Although Buckley thinks the 2003 legislature did the job, that doesn’t mean she thinks the tax structure was thereafter in good shape. In fact, she said last year that reform still needed doing.
“I believe that the legislature should do all it can in this [2009 legislative] session to overhaul our financial structure,” she said. “There is no reason that we cannot develop a plan to develop spending priorities with accountability, a budget stabilization fund financed through a forced savings account, and a thorough examination of revenue to ensure that it meets our needs as a state.”
The problem was that Nevada’s legislative sessions, shortened in 1998 to 120 days, have difficulty handling large tasks anymore. Sen. William Raggio, who chairs the Senate Finance Committee, didn’t even want to try. He wanted a study to be done between the 2009 and 2011 sessions so that when the lawmakers came back they would have a clear blueprint of what the tax structure contained and what the options for change are.
It was Raggio’s view that prevailed, but Gov. Jim Gibbons vetoed the $500,000 appropriation for the study. Gibbons characterized it as funding “to study further tax increases,” though the legislation contained no such guideline. In fact, Gibbons’ veto also prevented the study of further tax cuts. (The legislature had just lowered taxes for most businesses in the state.) The override vote on the veto will not be held until the 2011 session, but it will be moot because legislators got around the governor’s veto by funding the study through the Interim Finance Committee (IFC), which handles money matters when the full legislature is out of session.

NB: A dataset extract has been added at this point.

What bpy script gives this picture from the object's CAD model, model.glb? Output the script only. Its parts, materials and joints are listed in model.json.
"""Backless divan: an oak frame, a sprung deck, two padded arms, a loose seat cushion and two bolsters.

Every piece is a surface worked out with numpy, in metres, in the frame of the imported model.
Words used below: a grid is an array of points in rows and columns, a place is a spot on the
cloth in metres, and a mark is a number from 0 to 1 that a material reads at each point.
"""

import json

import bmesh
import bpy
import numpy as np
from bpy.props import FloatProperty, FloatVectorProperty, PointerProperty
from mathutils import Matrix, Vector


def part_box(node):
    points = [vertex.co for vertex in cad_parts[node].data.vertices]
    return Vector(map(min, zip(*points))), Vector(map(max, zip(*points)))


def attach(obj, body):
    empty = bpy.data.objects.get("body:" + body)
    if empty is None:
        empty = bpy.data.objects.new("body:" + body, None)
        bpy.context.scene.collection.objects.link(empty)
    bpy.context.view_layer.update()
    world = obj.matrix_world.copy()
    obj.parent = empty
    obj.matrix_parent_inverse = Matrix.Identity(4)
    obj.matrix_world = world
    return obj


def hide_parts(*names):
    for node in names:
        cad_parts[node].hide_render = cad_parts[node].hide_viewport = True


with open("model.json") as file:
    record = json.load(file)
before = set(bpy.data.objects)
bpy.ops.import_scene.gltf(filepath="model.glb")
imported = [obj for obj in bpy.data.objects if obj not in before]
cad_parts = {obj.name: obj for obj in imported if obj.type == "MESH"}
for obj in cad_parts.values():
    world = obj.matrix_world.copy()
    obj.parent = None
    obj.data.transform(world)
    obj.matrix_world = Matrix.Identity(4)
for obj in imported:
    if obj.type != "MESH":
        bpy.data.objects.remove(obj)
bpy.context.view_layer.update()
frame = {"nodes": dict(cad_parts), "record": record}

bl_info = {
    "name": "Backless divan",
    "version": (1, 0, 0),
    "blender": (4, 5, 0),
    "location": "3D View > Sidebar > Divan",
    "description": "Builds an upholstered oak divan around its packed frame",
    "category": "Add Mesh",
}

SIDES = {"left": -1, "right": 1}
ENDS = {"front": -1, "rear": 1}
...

After a bidding process, Moody’s Analytics was given the contract to do the Nevada study.
What should it contain? Vilardo said the study should at least look at ease of administration, equity, predictability and stability.
“The administrative provisions of tax should not cost you a lot of your revenue to do the collection for business,” she said. “They want something that is simple to comply with so they don’t need a myriad of attorneys to interpret what it should be or going to court because nobody ever interpreted what it was.”

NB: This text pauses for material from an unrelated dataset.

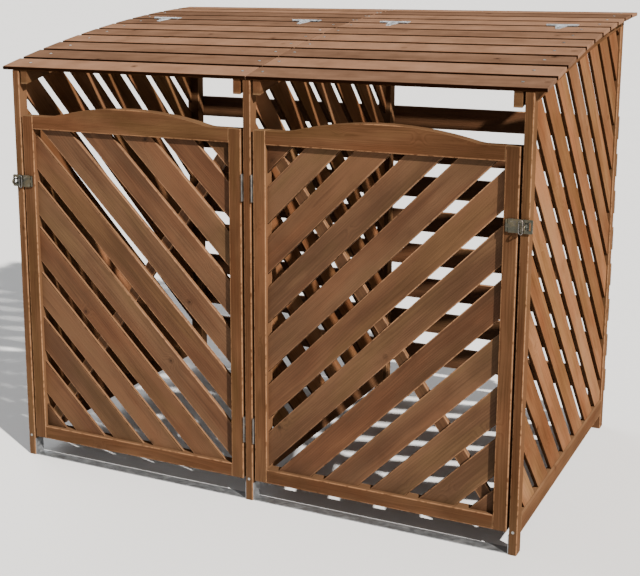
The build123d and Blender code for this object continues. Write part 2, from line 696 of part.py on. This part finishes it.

The tax code should also be easy to understand, she said, and should not be expensive for businesses to comply with.
Nevada has experienced so many tax changes and patchworks over the years that no one has a clear view anymore of just how fair the state tax system is, and the Moody’s report is expected to provide such an assessment.
“You always want to look at the equity issue,” Vilardo said.

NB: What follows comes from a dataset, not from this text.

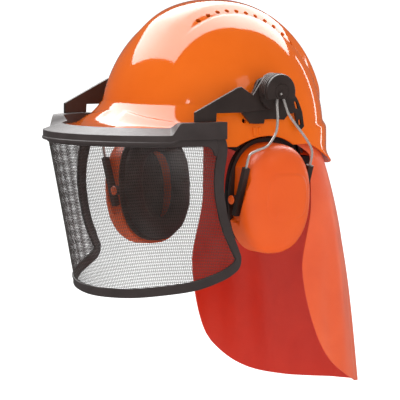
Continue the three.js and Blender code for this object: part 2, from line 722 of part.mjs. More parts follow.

Predictability and stability are features the state tax system has not had for a long time, and the problem became worse after the state in 1981 went to heavy reliance on the sales tax. But the more stable taxes are, the more difficult the political decisions become. Property taxes gave the state decades of stable and predictable taxation, but today they are hazardous politically. Sales taxes are politically relatively painless—the rate of collection is so gradual that no one realizes how heavily they are being taxed, and those hit the hardest are rarely organized—but sales taxes are also difficult to forecast and are very unstable.
The Moody’s Analytics study is being overseen by a panel of Nevada “stakeholders,” local experts who will consult with Moody’s. But there has been controversy over whether the relatively conservative group reflects the state well. Assemblymember Pete Goicoechea, for one, thought there should be a farm representative.
And there is a certain amount of skepticism toward the Moody’s study. In November one conservative writer posted the message, “The IFC is conducting a tax study, which will be used to try and justify raising your taxes.”